:: Required task ::
Print verbatim the opening line of the material and every subsequent line through the one containing "mic_z = 12.85; // [11.5:0.05:14]".

:: Source data ::
↓↓↓

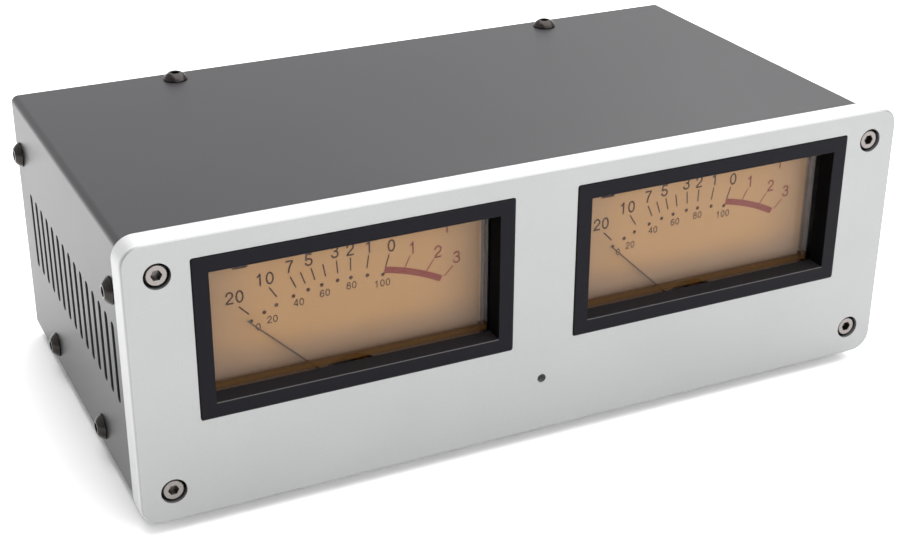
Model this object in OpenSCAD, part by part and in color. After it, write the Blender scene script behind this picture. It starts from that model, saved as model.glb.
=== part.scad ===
// Stereo level meter: two moving-coil meters behind a thick aluminium panel, in a
// ventilated folded steel case with its driver board, sockets and controls.
//
// x runs to the right as seen from the front, y runs to the back, z runs up.
// Sizes are worked out from the middle of the panel's width, from the panel's front
// face and from the panel's bottom edge. placed() then moves the whole device to its
// origin: the middle of its footprint, on the surface that it stands on.

/* [Front panel] */
// Width of the front panel
panel_w = 178; // [172:1:190]
// Height of the front panel
panel_h = 61; // [59:0.5:66]
// Thickness of the front panel
panel_t = 5.5; // [5:0.1:7]
// Radius of the panel's corners
panel_r = 4.5; // [2:0.5:6]
// Width of the cut along the panel's front edges
panel_edge = 0.5; // [0.3:0.1:1]
// Distance of the corner screws from the panel's edges
panel_screw_in = 7; // [6.5:0.1:7.5]
// Depth of the screw heads below the panel's face
panel_screw_sink = 0.45; // [0.2:0.05:1]
// Diameter of the microphone hole
mic_hole_d = 2; // [1:0.1:3]
// Height of the microphone hole above the panel's bottom edge
mic_z = 12.85; // [11.5:0.05:14]

/* [Case] */
// Distance from the panel's side edge to the case
case_in = 1.6; // [1:0.1:2.5]
// Distance from the panel's top edge to the case
case_drop = 2.45; // [1:0.05:3]
// Height of the case above the panel's bottom edge
case_lift = 0.6; // [0.2:0.1:1.5]
// Depth of the case behind the panel
case_d = 91.7; // [88:0.1:110]
// Thickness of the sheet metal
sheet_t = 1.2; // [1:0.1:1.5]
// Outer radius of the sheet metal's bends
bend_r = 1.6; // [1.6:0.1:2.5]
// Gap between the cover and the chassis
cover_gap = 0.1; // [0.05:0.05:0.2]
// Length of cover that stands out past the rear wall
cover_lap = 0.5; // [0.2:0.1:1]
// Width of the chassis flanges
flange_w = 9.4; // [9:0.1:11]
// Height of the panel's bottom edge above the surface it stands on
stand_h = 2.6; // [2:0.1:5]

/* [Vents] */
// Number of vent slots in each side
vent_n = 15; // [8:1:15]
// Distance from one vent slot to the next
vent_pitch = 5; // [4:0.1:5]
// Width of a vent slot
vent_w = 2.2; // [1.5:0.1:2.6]
// Length of a vent slot
vent_l = 18.2; // [10:0.2:22]
// Height of the middle of the vent slots
vent_z = 29; // [27:0.5:31]
// Distance of the first vent slot behind the panel's front face
vent_y = 16.4; // [15:0.2:17]

/* [Case screws] */
// Diameter of the case screws' thread
screw_d = 3; // [2.5:0.5:3]
// Length of the case screws
screw_l = 6; // [5:0.5:7]
// Diameter of the case screws' heads
screw_head_d = 5.7; // [5:0.1:6]
// Height of the case screws' heads
screw_head_h = 1.65; // [1.3:0.05:1.8]
// Distance of the rear screws from the rear edge of the case
rear_screw_in = 4.4; // [4.4:0.1:5]
// Distance of the upper front side screws behind the panel
front_screw_y = 9.4; // [8:0.1:9.5]
// Height of the upper side screws
high_screw_z = 45.7; // [43:0.1:47]
// Height of the lower side screws
low_screw_z = 5; // [5:0.1:6]
// Distance of the lower front side screws behind the panel
low_screw_y1 = 28.1; // [24:0.1:34]
// Distance of the lower rear side screws behind the panel
low_screw_y2 = 68.7; // [60:0.1:72]
// Distance of the top screws from the middle
top_screw_x = 49.6; // [40:0.1:70]

/* [Meters] */
// Distance from the panel's side edges to the black frames
bezel_in = 13.53; // [12.5:0.01:14.5]
// Distance from the panel's top edge to the black frames
bezel_drop = 4.8; // [3.5:0.05:5.5]
// Height of the frame's lower edge above the panel's bottom edge
bezel_z = 21.55; // [21:0.05:22.5]
// Width of the frame's bars
bezel_bar = 3.25; // [3:0.05:4.5]
// Height of the frame above the panel's face
bezel_proud = 0.2; // [0.1:0.02:1]
// Depth of the window behind the panel's face
lens_depth = 4.2; // [3.6:0.1:5]
// Thickness of the window
lens_t = 1.2; // [1:0.1:1.3]
// Width of the window's edge that the frame hides
lens_lap = 0.75; // [0.5:0.05:1.2]
// Thickness of the window's side walls
lens_wall = 1.6; // [1.2:0.1:2]
// Thickness of the window's lower wall
lens_foot = 1.6; // [1:0.1:2.4]
// Thickness of the window's mounting flange
lens_flange_t = 1; // [0.8:0.1:1.2]
// Thickness of the dial plate
dial_t = 0.6; // [0.4:0.1:1]
// Gap between the pointer and the dial plate
pointer_gap = 0.95; // [0.8:0.05:1.2]
// Gap between the pointer and the window's flange
pointer_front_gap = 0.2; // [0.2:0.05:0.4]
// Depth of the meter case behind the panel
meter_d = 24.5; // [24:0.5:28]
// Width of the meter case's flange outside the black frame
meter_over = 0.15; // [0.05:0.05:0.3]
// Width of the flange that the clips hold
meter_rim = 1.6; // [1.4:0.1:2]
// Height of the meter case's lower edge above the panel's bottom edge
meter_z0 = 4.5; // [4:0.1:4.8]
// Distance from the panel's top edge to the meter case
meter_drop = 5.8; // [5.5:0.1:6.1]
// Thickness of the meter case's walls
meter_wall = 1.3; // [1:0.1:1.6]

/* [Movement] */
// Gap between the yoke and the meter case's floor
movement_gap = 0.25; // [0.2:0.05:0.6]
// Distance of the pointer's axis from the middle of the frame
pivot_shift = 0.6; // [0:0.1:1]
// Angle of the resting pointer, to the left of upright
rest_angle = 46; // [40:1:48]
// Length of the pointer from its axis
pointer_l = 30.6; // [28:0.1:32]
// Thickness of the pointer
pointer_t = 0.3; // [0.2:0.05:0.4]
// Width of the pointer at its root
pointer_root_w = 0.5; // [0.4:0.05:1]
// Width of the pointer at its tip
pointer_tip_w = 0.26; // [0.2:0.02:0.4]
// Radius of the dial plate's arched opening at the axis
dial_arch_r = 8.3; // [8.2:0.1:9.2]
// Radius of the magnet core
core_r = 5.2; // [4.8:0.1:5.3]
// Length of the magnet core
core_l = 9; // [8:0.5:9]
// Gap between the core and the yoke
air_gap = 2.5; // [2.5:0.1:2.6]
// Thickness of the yoke ring
yoke_wall = 2.3; // [2.1:0.1:2.4]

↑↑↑

:: The output ::
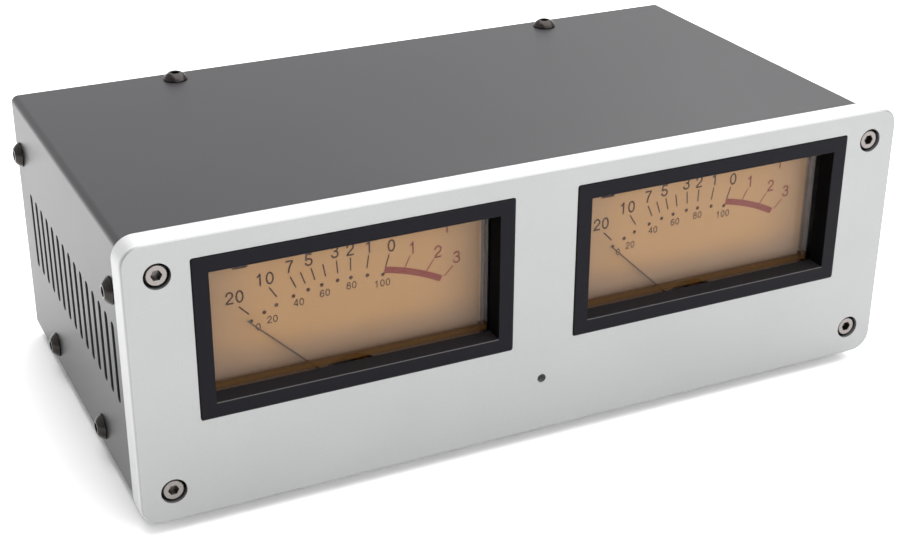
Model this object in OpenSCAD, part by part and in color. After it, write the Blender scene script behind this picture. It starts from that model, saved as model.glb.
=== part.scad ===
// Stereo level meter: two moving-coil meters behind a thick aluminium panel, in a
// ventilated folded steel case with its driver board, sockets and controls.
//
// x runs to the right as seen from the front, y runs to the back, z runs up.
// Sizes are worked out from the middle of the panel's width, from the panel's front
// face and from the panel's bottom edge. placed() then moves the whole device to its
// origin: the middle of its footprint, on the surface that it stands on.

/* [Front panel] */
// Width of the front panel
panel_w = 178; // [172:1:190]
// Height of the front panel
panel_h = 61; // [59:0.5:66]
// Thickness of the front panel
panel_t = 5.5; // [5:0.1:7]
// Radius of the panel's corners
panel_r = 4.5; // [2:0.5:6]
// Width of the cut along the panel's front edges
panel_edge = 0.5; // [0.3:0.1:1]
// Distance of the corner screws from the panel's edges
panel_screw_in = 7; // [6.5:0.1:7.5]
// Depth of the screw heads below the panel's face
panel_screw_sink = 0.45; // [0.2:0.05:1]
// Diameter of the microphone hole
mic_hole_d = 2; // [1:0.1:3]
// Height of the microphone hole above the panel's bottom edge
mic_z = 12.85; // [11.5:0.05:14]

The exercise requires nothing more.